Gold mineralization at Dougbafla appears to be a blend of the two mine areas. There is certainly a pluton association, although mineralization appears to lie on its margins rather than disseminated throughout. Sheeted(?) granitoid bodies intrude the mafic-felsic host suite, and mineralization lies on lithology boundaries, possibly due to rheological contrasts. The difference in timing for the different styles of mineralization may reflect the changing tectonic regime from compression to transcurrent.
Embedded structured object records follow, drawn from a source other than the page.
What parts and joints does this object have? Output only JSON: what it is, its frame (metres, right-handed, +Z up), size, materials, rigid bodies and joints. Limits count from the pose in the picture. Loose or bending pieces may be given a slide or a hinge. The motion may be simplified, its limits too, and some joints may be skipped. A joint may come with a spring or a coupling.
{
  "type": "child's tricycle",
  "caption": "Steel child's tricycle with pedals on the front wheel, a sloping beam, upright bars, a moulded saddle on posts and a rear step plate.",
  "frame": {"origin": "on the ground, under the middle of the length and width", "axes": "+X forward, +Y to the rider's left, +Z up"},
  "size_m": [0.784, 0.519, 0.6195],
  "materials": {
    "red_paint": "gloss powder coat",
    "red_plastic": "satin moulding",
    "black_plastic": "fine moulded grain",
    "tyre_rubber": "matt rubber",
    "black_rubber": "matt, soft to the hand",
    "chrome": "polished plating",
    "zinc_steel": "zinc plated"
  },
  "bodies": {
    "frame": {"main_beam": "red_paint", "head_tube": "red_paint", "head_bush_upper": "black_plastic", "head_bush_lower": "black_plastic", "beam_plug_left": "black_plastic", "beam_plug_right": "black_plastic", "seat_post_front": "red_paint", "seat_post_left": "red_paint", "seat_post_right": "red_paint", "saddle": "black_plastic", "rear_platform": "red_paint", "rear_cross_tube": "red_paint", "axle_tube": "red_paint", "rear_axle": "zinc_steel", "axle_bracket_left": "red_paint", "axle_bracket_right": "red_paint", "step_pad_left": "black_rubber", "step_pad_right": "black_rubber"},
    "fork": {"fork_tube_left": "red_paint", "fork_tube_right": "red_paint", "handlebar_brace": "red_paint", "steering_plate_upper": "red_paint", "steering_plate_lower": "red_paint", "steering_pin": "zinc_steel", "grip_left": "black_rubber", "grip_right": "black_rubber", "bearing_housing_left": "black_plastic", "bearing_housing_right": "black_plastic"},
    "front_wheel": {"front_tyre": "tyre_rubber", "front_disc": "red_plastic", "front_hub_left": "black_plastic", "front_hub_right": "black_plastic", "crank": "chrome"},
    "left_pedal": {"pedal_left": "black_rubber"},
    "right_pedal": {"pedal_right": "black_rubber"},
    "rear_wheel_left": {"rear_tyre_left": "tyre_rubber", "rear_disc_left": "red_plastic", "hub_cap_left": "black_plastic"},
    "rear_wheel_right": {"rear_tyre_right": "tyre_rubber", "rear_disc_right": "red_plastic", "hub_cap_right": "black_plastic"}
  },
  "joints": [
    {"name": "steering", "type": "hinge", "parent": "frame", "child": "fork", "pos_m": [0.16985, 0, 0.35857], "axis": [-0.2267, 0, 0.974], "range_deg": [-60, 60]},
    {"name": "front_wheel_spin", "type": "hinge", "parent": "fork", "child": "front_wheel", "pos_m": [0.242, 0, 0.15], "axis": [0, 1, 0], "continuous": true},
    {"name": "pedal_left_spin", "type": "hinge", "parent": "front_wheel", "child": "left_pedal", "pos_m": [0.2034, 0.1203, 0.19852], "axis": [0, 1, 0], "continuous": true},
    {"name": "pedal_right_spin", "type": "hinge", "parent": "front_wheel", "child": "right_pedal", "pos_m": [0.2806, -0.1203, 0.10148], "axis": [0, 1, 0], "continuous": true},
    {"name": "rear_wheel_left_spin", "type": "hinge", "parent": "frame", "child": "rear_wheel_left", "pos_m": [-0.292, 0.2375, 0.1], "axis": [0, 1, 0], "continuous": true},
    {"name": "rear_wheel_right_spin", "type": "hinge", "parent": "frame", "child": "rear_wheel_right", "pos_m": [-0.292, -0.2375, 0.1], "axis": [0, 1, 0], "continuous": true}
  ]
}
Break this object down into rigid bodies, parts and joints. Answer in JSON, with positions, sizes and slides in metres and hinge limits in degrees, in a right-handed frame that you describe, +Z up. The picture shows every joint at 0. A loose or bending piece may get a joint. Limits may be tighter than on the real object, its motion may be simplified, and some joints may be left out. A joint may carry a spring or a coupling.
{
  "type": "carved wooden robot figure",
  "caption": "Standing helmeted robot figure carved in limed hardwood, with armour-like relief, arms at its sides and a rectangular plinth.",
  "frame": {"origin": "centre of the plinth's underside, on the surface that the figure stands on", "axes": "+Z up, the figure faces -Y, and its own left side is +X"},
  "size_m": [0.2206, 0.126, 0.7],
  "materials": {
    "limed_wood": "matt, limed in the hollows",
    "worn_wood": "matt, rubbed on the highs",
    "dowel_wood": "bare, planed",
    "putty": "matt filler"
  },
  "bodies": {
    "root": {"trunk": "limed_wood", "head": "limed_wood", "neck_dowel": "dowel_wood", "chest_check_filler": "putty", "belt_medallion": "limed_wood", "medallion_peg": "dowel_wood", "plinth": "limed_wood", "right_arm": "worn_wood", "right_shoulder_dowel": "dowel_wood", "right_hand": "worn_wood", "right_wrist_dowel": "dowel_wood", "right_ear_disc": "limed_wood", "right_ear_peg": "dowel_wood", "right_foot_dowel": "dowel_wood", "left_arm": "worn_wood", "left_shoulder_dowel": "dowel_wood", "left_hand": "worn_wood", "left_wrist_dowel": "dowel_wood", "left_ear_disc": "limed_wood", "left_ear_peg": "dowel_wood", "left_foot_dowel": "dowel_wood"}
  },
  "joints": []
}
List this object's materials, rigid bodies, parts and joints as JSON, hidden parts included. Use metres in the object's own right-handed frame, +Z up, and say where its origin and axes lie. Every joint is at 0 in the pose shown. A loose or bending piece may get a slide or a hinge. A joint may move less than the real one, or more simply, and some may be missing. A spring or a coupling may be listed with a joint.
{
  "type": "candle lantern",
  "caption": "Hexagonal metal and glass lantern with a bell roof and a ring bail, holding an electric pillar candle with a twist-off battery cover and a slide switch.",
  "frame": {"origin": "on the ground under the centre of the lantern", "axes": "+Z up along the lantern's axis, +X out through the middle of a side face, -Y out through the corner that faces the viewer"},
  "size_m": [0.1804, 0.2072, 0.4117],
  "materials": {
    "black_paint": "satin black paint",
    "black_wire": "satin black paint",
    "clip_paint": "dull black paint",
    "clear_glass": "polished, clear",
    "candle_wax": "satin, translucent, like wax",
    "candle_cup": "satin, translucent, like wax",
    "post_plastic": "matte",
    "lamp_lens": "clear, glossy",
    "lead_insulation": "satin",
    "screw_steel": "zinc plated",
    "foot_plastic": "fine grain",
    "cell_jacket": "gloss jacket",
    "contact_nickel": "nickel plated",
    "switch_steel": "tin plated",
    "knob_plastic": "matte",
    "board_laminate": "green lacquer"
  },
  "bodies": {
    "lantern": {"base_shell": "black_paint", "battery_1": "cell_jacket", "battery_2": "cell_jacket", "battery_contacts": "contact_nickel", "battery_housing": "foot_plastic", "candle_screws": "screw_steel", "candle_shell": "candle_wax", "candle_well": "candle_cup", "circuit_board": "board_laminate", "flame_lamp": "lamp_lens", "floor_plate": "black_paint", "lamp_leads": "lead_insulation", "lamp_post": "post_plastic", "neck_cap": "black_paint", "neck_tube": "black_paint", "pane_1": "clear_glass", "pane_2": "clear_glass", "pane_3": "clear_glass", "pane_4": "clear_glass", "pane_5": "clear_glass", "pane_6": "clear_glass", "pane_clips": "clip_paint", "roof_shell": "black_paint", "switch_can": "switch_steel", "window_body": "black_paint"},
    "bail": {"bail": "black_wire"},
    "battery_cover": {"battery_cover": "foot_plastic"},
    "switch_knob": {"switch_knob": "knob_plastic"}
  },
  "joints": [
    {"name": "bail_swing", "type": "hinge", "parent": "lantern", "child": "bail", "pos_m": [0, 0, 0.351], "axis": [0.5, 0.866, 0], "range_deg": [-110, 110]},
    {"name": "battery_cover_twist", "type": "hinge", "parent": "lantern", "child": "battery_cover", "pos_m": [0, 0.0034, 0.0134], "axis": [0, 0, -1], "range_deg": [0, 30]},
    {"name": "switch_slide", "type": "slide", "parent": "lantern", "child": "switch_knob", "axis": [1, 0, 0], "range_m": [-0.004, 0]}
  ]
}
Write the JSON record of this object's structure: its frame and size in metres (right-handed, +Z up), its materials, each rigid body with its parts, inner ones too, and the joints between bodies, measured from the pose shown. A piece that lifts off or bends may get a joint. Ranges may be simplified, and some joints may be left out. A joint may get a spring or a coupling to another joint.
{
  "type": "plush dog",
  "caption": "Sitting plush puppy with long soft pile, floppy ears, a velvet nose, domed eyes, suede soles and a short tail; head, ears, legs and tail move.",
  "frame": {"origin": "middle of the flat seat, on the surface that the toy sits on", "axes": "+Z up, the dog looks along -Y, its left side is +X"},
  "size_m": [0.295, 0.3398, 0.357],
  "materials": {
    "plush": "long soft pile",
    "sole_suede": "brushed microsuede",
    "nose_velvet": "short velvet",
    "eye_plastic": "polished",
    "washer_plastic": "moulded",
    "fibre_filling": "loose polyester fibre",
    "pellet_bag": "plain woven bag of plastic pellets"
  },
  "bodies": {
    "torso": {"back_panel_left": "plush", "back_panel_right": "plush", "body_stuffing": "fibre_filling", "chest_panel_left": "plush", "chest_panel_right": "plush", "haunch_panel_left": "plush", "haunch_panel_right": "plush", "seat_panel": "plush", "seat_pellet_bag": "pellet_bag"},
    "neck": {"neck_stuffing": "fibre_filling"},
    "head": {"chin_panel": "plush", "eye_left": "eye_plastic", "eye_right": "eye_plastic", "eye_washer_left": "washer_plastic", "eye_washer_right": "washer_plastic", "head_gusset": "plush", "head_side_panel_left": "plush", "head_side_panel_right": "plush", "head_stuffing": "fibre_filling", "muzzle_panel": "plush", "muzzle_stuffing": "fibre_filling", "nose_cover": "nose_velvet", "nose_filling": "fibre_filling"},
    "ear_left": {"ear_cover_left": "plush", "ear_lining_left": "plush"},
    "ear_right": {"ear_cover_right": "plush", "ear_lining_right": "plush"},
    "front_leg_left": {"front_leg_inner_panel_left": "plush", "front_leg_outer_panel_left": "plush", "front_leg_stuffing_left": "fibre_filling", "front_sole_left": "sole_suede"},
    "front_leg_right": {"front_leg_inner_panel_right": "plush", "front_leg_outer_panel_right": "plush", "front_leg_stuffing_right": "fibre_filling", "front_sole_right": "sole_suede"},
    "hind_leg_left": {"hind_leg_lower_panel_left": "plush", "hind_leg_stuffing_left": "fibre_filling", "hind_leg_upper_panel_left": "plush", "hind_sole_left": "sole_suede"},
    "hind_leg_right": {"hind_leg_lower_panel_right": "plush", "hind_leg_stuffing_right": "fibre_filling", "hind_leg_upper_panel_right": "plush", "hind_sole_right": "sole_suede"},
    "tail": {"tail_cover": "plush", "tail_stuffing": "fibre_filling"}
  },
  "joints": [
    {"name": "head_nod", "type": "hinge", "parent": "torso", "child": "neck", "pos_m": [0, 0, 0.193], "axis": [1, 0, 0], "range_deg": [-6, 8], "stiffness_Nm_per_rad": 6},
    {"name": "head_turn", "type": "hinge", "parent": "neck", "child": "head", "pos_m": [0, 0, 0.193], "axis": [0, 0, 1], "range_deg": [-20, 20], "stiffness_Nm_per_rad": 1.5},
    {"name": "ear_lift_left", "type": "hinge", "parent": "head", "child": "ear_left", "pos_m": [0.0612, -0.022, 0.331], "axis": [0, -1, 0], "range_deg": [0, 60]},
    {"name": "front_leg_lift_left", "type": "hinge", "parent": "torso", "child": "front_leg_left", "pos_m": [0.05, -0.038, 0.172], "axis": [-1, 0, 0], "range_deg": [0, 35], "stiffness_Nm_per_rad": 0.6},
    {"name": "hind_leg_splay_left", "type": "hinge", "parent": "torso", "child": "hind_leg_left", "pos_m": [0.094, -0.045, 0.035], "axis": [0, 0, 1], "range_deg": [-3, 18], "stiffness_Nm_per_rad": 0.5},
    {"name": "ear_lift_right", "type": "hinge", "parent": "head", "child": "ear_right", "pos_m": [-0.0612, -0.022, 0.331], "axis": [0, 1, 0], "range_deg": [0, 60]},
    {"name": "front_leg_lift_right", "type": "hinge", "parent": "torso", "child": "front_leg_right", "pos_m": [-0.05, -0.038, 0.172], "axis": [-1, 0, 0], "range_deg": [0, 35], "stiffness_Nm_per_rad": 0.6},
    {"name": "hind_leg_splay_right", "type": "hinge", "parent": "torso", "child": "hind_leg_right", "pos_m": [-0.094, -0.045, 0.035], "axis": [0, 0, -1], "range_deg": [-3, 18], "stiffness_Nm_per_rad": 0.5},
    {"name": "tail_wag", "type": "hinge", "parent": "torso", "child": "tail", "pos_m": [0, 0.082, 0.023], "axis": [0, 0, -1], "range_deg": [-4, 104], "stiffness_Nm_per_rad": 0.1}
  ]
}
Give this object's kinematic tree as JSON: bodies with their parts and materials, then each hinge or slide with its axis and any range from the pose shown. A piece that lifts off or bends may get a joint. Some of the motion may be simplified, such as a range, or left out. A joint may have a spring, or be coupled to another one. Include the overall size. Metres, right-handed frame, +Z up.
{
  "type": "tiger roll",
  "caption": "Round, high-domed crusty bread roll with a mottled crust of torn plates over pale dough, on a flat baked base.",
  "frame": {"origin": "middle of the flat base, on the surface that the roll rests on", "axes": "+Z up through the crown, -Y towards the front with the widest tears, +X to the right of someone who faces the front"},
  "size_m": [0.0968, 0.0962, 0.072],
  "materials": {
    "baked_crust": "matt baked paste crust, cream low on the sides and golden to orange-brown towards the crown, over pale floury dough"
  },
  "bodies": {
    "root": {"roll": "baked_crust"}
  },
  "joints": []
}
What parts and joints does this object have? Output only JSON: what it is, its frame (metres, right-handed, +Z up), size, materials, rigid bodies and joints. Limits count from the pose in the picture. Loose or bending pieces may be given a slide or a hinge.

The mineralization at Dougbafla West consists of two zones of bedrock mineralization that occurs
in north-westerly dipping veins within the Akaoka mafic-felsic extrusive suite. The first of these forms an up to 10 m wide steeply dipping zone over a trend of 1,500 m but is only known from below surface. The second zone lies 500 m to the east, appears to occur as a stacked vein system over a true width of 40 m, and is confirmed down dip to at least 180 m. Both sets of mineralization occur in an extrusive mafic volcanosedimentary succession, with concordant intermediate extrusive rocks and intrusive granitoids.